• Work to be completed:
Look for "scene" in each line of the entries, and return the matching lines.

-- BEGIN --

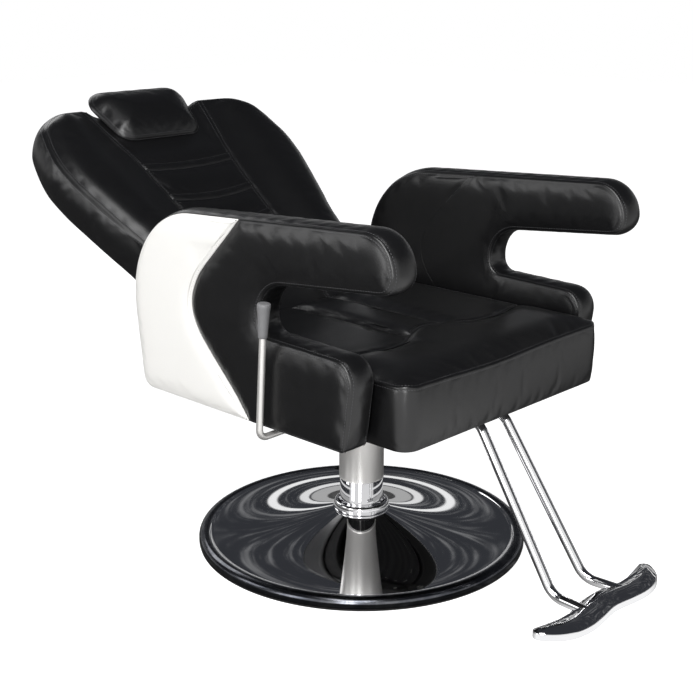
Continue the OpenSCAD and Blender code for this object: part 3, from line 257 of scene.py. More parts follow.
class Cover:
    """Collects the panels of one sewn cover, then joins them into a closed mesh."""

    def __init__(self):
        self.points, self.faces, self.holds, self.tags, self.rows = [], [], [], [], []
        self.count = 0

    def add(self, points, hold):
        start = self.count
        self.points.append(np.asarray(points, float))
        self.holds.append(np.full(len(points), float(hold)))
        self.count += len(points)
        return np.arange(start, self.count)

    def quads(self, a, b, c, d, tag):
        f = np.stack([np.ravel(x) for x in (a, b, c, d)], 1)
        self.faces.append(f)
        self.tags.append(np.full(len(f), tag))

    def at(self, ids):
        return np.vstack(self.points)[ids]

    def panel(self, sides, lift, tag=0, rows=SEAM_ROWS, sew=True, seed=1, tuck=0.0004, hold_all=False):
        """A panel bounded by four open paths that meet end to end. lift(points, distance, gather) gives
        the points their places on the chair. Returns the ids of the points on the seam."""
        loop = np.vstack([s[:-1] for s in sides])
        n = len(loop)
        step = inward(loop)
        gather = wander(n, seed, max(6, n // 5)) * tuck
        rings = []
        for d in rows:
            p = loop + step * d
            h = gather * math.exp(-((d - GATHER_AT) / 0.005) ** 2) * (d > 0.001)
            rings.append(self.add(lift(p, np.full(n, d), h), hold_all or d < HELD))
        for a, b in zip(rings, rings[1:]):
            self.quads(a, np.roll(a, -1), np.roll(b, -1), b, tag)
        edge = loop + step * rows[-1]
        cuts = np.cumsum([0] + [len(s) - 1 for s in sides])
        bottom, right, top, left = (edge[np.arange(cuts[k], cuts[k + 1] + 1) % n] for k in range(4))
        top, left = top[::-1], left[::-1]
        na, nb = len(bottom) - 1, len(right) - 1
        share = [np.concatenate([[0], np.cumsum(np.linalg.norm(np.diff(s, axis=0), axis=1))]) for s in
                 (bottom, top, left, right)]
        ub, ut, vl, vr = (s / max(s[-1], 1e-9) for s in share)
        j, i = np.meshgrid(np.arange(nb + 1), np.arange(na + 1), indexing="ij")
        u = ((1 - j / nb) * ub[i] + j / nb * ut[i])[..., None]
        v = ((1 - i / na) * vl[j] + i / na * vr[j])[..., None]
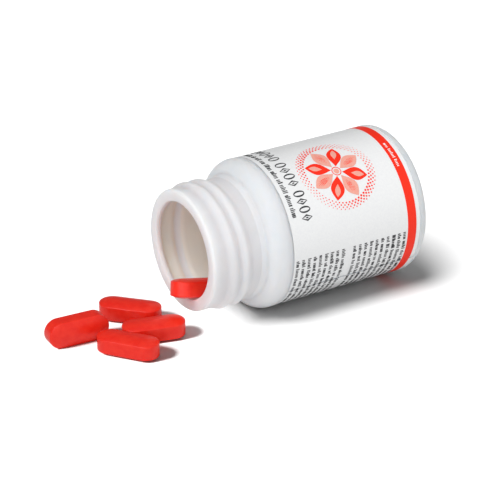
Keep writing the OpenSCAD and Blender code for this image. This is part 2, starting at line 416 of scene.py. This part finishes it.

-- END --

• Finished answer:
Continue the OpenSCAD and Blender code for this object: part 3, from line 257 of scene.py. More parts follow.
Keep writing the OpenSCAD and Blender code for this image. This is part 2, starting at line 416 of scene.py. This part finishes it.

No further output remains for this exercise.